4. The thermal spray coating of claim 3, wherein M.sub.aO.sub.bN.sub.c is a thermodynamically stable compound.

5. The thermal spray coating of claim 4, wherein M consists of Zr, Cr, Ti, or combinations or compounds thereof.

6. A thermal spray coating as applied on a surface, wherein the thermal spray coating is of the kind ZnX, with Zn being in the range of 70% by weight to less than 100% by weight of the coating, and X consists of: Sn in the amount of 1% to 4% by weight of the coating, and at least one member selected from the group consisting of Fe, Co, Cu, Mo, Ti, Zr, Y, La, Ce, Sc, Pr, Dy, C, O, N, and compounds and combinations thereof.

7. A thermal spray coating as applied on a surface, wherein the thermal spray coating comprises: Zn being in the range of 70% by weight to less than 100% by weight; and a component that consists of two or more members selected from the group consisting of Sn, Mg, Ca, Fe, Ni, Co, Cu, Mo, Ti, Cr, Zr, Y, La, Ce, Sc, Pr, Dy, C, O, N, and compounds and combinations thereof, wherein a first one of the selected members is Sn in the amount of 1% to 4% by weight of the coating, wherein a second one of the selected members is at least one of: MgO and a nitride; or carbide and a nitride.

8. A thermal spray coating as applied on a surface, wherein the thermal spray coating comprises: Zn being in the range of 70% by weight to less than 100% by weight of the coating, and a component that consists of: Sn in the amount of 1% to 4% by weight of the coating, and at least one member selected from the group consisting of Fe, Co, Cu, Mo, Ti, Zr, Y, La, Ce, Sc, Pr, Dy, C, O, N, and compounds and combinations thereof.

Description

BRIEF DESCRIPTION OF THE DRAWINGS

(1) An important effect of a special embodiment of a method in accordance with the invention will be explained more closely in the following with the help of the drawings, which show:

(2) FIG. 1 is an under-expanded/over-expanded pressure diagram; and

(3) FIG. 2 shows the effect of the under-expanded condition on the flow of particles in the coating beam.

DESCRIPTION OF THE PREFERRED EMBODIMENTS

(4) A diagram is illustrated in FIG. 1 in which pressure values are recorded on the ordinate, such as for example could arise during plasma spraying at the outlet 4 of a nozzle 3 of a spray gun 2, and, on the abscissa, gas pressures such as, for example, could be set in a process chamber during the coating of a substrate. In this connection, the separating line 1 separates the diagram into two-part regions, which are characterized with under-expanded and over-expanded. In the under-expanded region, the pressure at the outlet 4 of the nozzle 3 is higher than the gas pressure in the process chamber. On the other hand, in the over-expanded part region, the gas pressure in the process chamber is higher than the pressure at the outlet 4 of the nozzle 3.

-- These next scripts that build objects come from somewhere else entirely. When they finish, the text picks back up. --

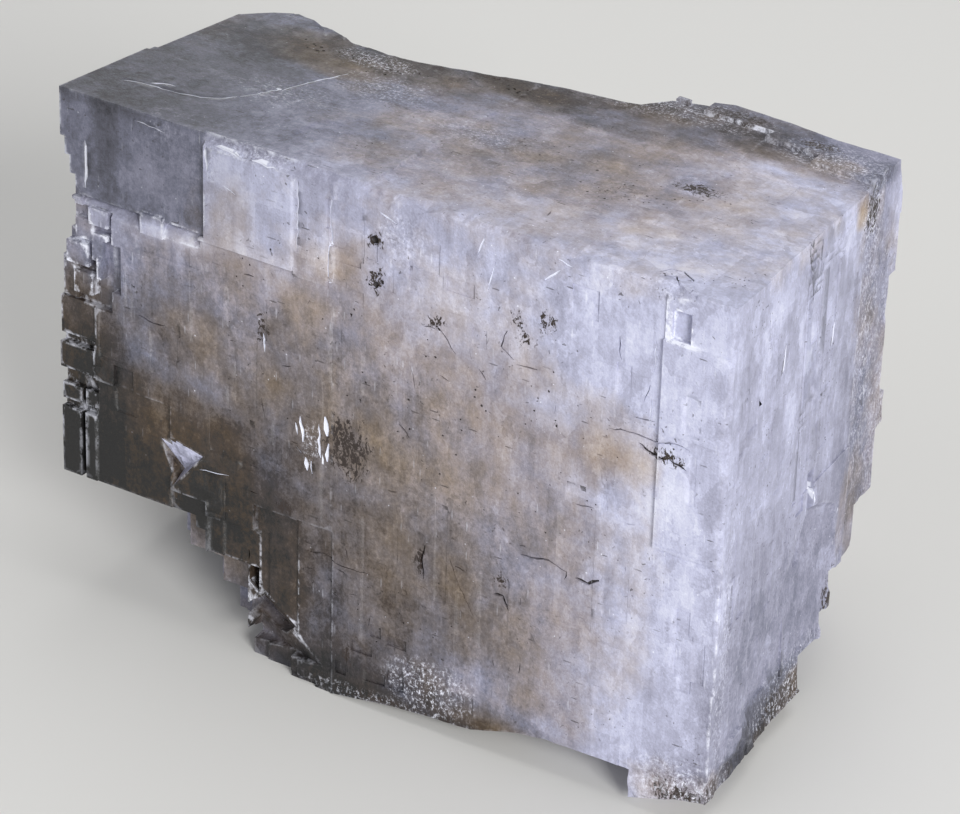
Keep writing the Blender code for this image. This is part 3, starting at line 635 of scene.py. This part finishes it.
# Where it is stained by iron, clear, or full of small glittering breaks, and which edges shine:
# zones, each with its middle, its reach and, but for the clear ones, how much.
STAINS = [
    ((42.0, 0.0, 33.0), (38.0, 8.0, 34.0), 0.70), ((12.5, 0.0, 20.0), (6.0, 3.0, 5.0), 0.75),
    ((3.0, 0.0, 58.0), (9.0, 9.0, 5.0), 0.6), ((26.0, 20.0, 0.0), (34.0, 26.0, 6.0), 0.55),
    ((31.0, 0.0, 41.0), (5.0, 3.0, 6.0), 0.9), ((24.5, 0.0, 46.5), (6.0, 4.0, 7.0), 0.9),
    ((22.0, 0.0, 51.5), (5.0, 3.0, 4.0), 0.7), ((39.0, 0.0, 46.5), (6.0, 3.0, 4.0), 0.6),
    ((48.5, 0.0, 15.4), (8.0, 3.0, 6.0), 0.8), ((54.0, 0.0, 18.5), (7.0, 3.0, 6.0), 0.7),
    ((62.5, 0.0, 24.5), (9.0, 3.0, 7.0), 0.8), ((52.5, 0.0, 26.0), (8.0, 3.0, 7.0), 0.75),
    ((57.5, 0.0, 34.0), (9.0, 3.0, 7.0), 0.6), ((37.3, 0.0, 17.7), (7.0, 3.0, 7.0), 0.7),
    ((29.5, 0.0, 22.0), (8.0, 3.0, 6.0), 0.6), ((33.5, 0.0, 32.5), (8.0, 3.0, 9.0), 0.65),
    ((45.0, 0.0, 10.5), (7.0, 3.0, 6.0), 0.6), ((14.3, 0.0, 17.0), (8.0, 3.0, 5.0), 0.5),
    ((18.2, 0.0, 34.4), (9.0, 4.0, 8.0), 0.5), ((42.0, 0.0, 36.0), (12.0, 3.0, 12.0), 0.5),
    ((24.0, 0.0, 30.0), (12.0, 3.0, 10.0), 0.45), ((80.0, 0.0, 32.0), (10.0, 8.0, 14.0), 1.2),
    ((67.0, 0.0, 42.0), (18.0, 6.0, 16.0), 1.3), ((57.0, 2.0, 50.0), (13.0, 6.0, 12.0), 1.0),
    ((42.6, 0.0, 59.5), (8.0, 5.0, 3.0), 1.0), ((26.4, 0.0, 58.4), (9.0, 5.0, 3.0), 1.0),
    ((63.7, 27.5, 0.0), (9.0, 5.0, 4.0), 1.0), ((68.0, 29.5, 0.0), (8.0, 5.0, 5.0), 0.9),
    ((54.0, 31.0, 0.0), (12.0, 6.0, 4.0), 0.7), ((43.6, 34.6, 0.0), (9.0, 3.5, 3.0), 0.9),
    ((22.0, 20.0, 0.0), (16.0, 9.0, 3.0), 0.6), ((34.0, 22.5, 0.0), (10.0, 7.0, 3.0), 0.5),
    ((46.4, 9.2, 0.0), (7.0, 5.0, 2.0), 0.5), ((16.0, 19.5, 0.0), (8.0, 5.0, 3.0), 0.6),
    ((12.0, 38.0, 0.0), (14.0, 5.0, 2.0), 0.6), ((26.0, 40.0, 0.0), (14.0, 6.0, 2.0), 0.6),
    ((0.0, 25.0, 60.0), (4.0, 9.0, 6.0), 1.0), ((0.0, 17.0, 60.5), (4.0, 9.0, 4.0), 0.9),
    ((0.5, 38.5, 14.0), (4.0, 5.0, 18.0), 0.4), ((0.0, 35.0, 2.0), (2.0, 2.5, 2.5), 0.9),
    ((1.0, 38.0, 42.0), (4.0, 5.0, 15.0), 0.6), ((40.0, 46.0, 30.0), (50.0, 16.0, 44.0), 0.62),
    ((56.0, 44.0, 34.0), (14.0, 8.0, 12.0), 0.9), ((80.0, 25.0, 30.0), (10.0, 34.0, 34.0), 0.6),
    ((40.0, 22.0, 61.0), (45.0, 30.0, 3.0), 0.5)]
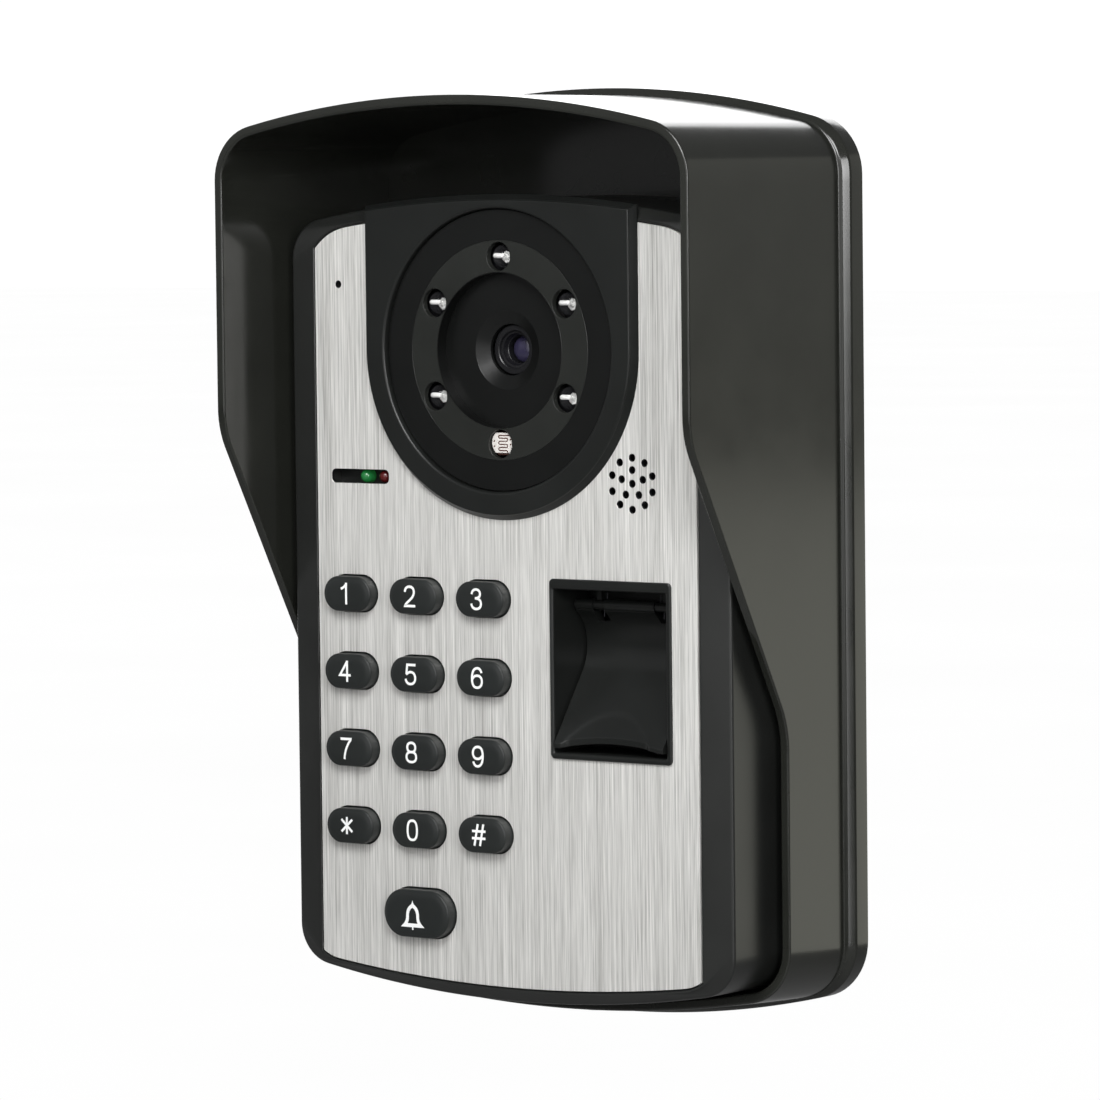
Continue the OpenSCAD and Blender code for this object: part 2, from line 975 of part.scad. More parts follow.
// Screw terminals that face the cable outlet
module terminal_block() {
  color([0.1, 0.45, 0.2])
    difference() {
      slab(6, main_board_back)
        translate([0, 35])
          square([30, 12], center = true);
      for (i = [-2.5 : 1 : 2.5]) {
        bar_y(i * 5, 37, 1.5, 5, 9);
        bar_y(i * 5, 31.8, 1, 5, 12);
      }
    }
}

// Flat cables from the camera and the keypad to the main board
module camera_ribbon() {
  color([0.85, 0.85, 0.82])
    slab(main_board_back + board_t, 24 - board_t)
      translate([0, cam_z - 12])
        square([12, 0.6], center = true);
}

module keypad_ribbon() {
  color([0.85, 0.85, 0.82])
    slab(main_board_back + board_t, keypad_board_back)
      translate([-22, -60])
        square([20, 0.6], center = true);
}

rain_hood();
lock_screw();
rear_cover();
case_gasket();
case_screws();
front_case();
face_plate();
camera_bezel();
camera_window();
lamp_ring();
lens_cone();
lens_barrel();
lens_glass();
lens_holder();
camera_board();
lamp_board();
infrared_lamps();
light_sensor();
status_lamp_green();
status_lamp_red();
status_lamp_baffle();
speaker_mesh();
speaker_gasket();
speaker();
microphone();
mic_boot();
fingerprint_frame();
fingerprint_flap();
flap_hinge_pin();
flap_spring();
sensor_glass();
sensor_module();
sensor_board();
keypad_mat();
keypad_board();
digit_key(0, 0);  // key_1
digit_key(1, 0);  // key_2
digit_key(2, 0);  // key_3
digit_key(0, 1);  // key_4
digit_key(1, 1);  // key_5
digit_key(2, 1);  // key_6
digit_key(0, 2);  // key_7
digit_key(1, 2);  // key_8
digit_key(2, 2);  // key_9
digit_key(0, 3);  // key_star
digit_key(1, 3);  // key_0
digit_key(2, 3);  // key_hash
bell_key();  // key_bell
main_board();
board_screws();
processor();
relay();
capacitors();
terminal_block();
camera_ribbon();
keypad_ribbon();
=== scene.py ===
"""Looks of the door intercom panel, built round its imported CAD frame.

Lengths inside this file are millimetres and become metres when a mesh is made.
+Z is up, the front faces -Y and the wall plane is Y = 0.
"""

import json
import math

import bmesh
import bpy
from mathutils import Matrix, Vector
from mathutils.geometry import tessellate_polygon


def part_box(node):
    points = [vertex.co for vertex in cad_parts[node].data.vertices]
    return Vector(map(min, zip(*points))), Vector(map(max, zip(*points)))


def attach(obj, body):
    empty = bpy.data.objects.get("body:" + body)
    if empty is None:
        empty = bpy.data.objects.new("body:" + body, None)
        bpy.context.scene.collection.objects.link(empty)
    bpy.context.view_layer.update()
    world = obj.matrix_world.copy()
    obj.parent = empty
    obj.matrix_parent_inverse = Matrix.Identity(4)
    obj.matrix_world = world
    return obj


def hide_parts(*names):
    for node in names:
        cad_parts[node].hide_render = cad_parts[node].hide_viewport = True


MM = 0.001
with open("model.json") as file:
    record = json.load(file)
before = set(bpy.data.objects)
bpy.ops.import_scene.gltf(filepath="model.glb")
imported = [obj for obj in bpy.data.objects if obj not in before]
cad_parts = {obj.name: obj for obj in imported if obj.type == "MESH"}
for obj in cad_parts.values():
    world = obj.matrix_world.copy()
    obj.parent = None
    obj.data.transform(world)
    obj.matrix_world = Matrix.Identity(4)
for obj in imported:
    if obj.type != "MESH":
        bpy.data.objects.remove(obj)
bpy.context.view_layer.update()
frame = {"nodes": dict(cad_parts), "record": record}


def box(node):
    """Corners of a CAD node in millimetres."""
    lo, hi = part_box(node)
    return lo / MM, hi / MM


# ---- outlines, the same arcs as the CAD: (half width, crown height, crown radius, corner radius) ----

hood_lo, hood_hi = box("rain_hood")
case_lo, case_hi = box("front_case")
plate_lo, plate_hi = box("face_plate")

FLANGE = (hood_hi.x, hood_hi.z, 235.0, 13.0)
HOOD_TOP = (63.3, 99.9, 244.0, 12.0)
HOOD_BOTTOM = (63.3, 98.4, 300.0, 12.0)
TRAY_BACK = (63.3, 100.0, 270.0, 12.0)
CASE_TOP = (case_hi.x, case_hi.z, 286.0, 9.0)
CASE_BOTTOM = (case_hi.x, -case_lo.z, 286.0, 9.0)
PLATE_TOP = (plate_hi.x + 3.5, 74.85, 290.0, 14.0)
PLATE_BOTTOM = (plate_hi.x + 5.0, -plate_lo.z, 356.0, 10.7)

HOOD_FRONT = hood_lo.y
TRAY_FRONT = -26.7
HOOD_WALL = 2.15
HOOD_BACK_WALL = -2.5
FLANGE_FRONT = -6.2
SLOPE_TOP = 28.0
SLOPE_BOTTOM = -34.0
SEAM = -13.5
SHOULDER = -40.7
CASE_WALL = 2.2
CASE_INNER_FRONT = -38.7
PLATE_FRONT = plate_lo.y
PLATE_BACK = plate_hi.y
PLATE_GAP = 0.35

SIDE_STEPS = 110
CORNER_STEPS = 12
CROWN_STEPS = 36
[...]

(5) In carrying out of a method in accordance with the invention the pressure parameters are preferably selected so that coating takes place in the under-expanded region.

(6) FIG. 2 shows in a schematic manner how the selection of the pressure parameters in the under-expanded region affects the movement of a spraying material 5 in a coating beam 6.

(7) In FIG. 2 a section of a plasma spray gun 2 is schematically illustrated from which a coating beam 6 discharges from a nozzle 3. The coating beam 6 is ultrasonic so that shock waves form in the coating beam 6. The formation of the shock waves is illustrated symbolically by the wavelike outline of the coating beam 6. On the right-hand side in FIG. 2 there is a not-illustrated substrate, which is coated by the coating beam 6.

(8) In the example of FIG. 2 a gas pressure of the gas atmosphere in the process chamber is selected, which is smaller than the pressure at the outlet 4 of the spray gun 2. This selection of the pressure parameters corresponds to the part region under-expanded in the diagram of FIG. 1. The selection of these parameters is, as has already been mentioned, particularly advantageous when the spray material 5 contains a material which vaporizes easily, in other words has a high vaporizing pressure.

(9) The coating beam 6 of FIG. 2 spreads ultrasonically, so that shock-like waves or conditions form which represent a barrier for the material 5 located in the coating beam 6, so that this essentially cannot leave the coating beam 6. This means that the coating beam 6 has a similar effect to a light conductor for light, as a more or less totally reflecting barrier, so that the vaporized material is caught in the coating beam and, for example, follows the path 7 in the direction towards the substrate to be coated. For this reason it is possible to also coat materials with high vapor pressure, such as for example with Zn, using a method in accordance with the present invention.

(10) In this connection it goes without saying that the invention is not limited to the described embodiments and, in particular, the embodiments in accordance with the invention described within the context of this application can, of course, also be combined in any suitable manner.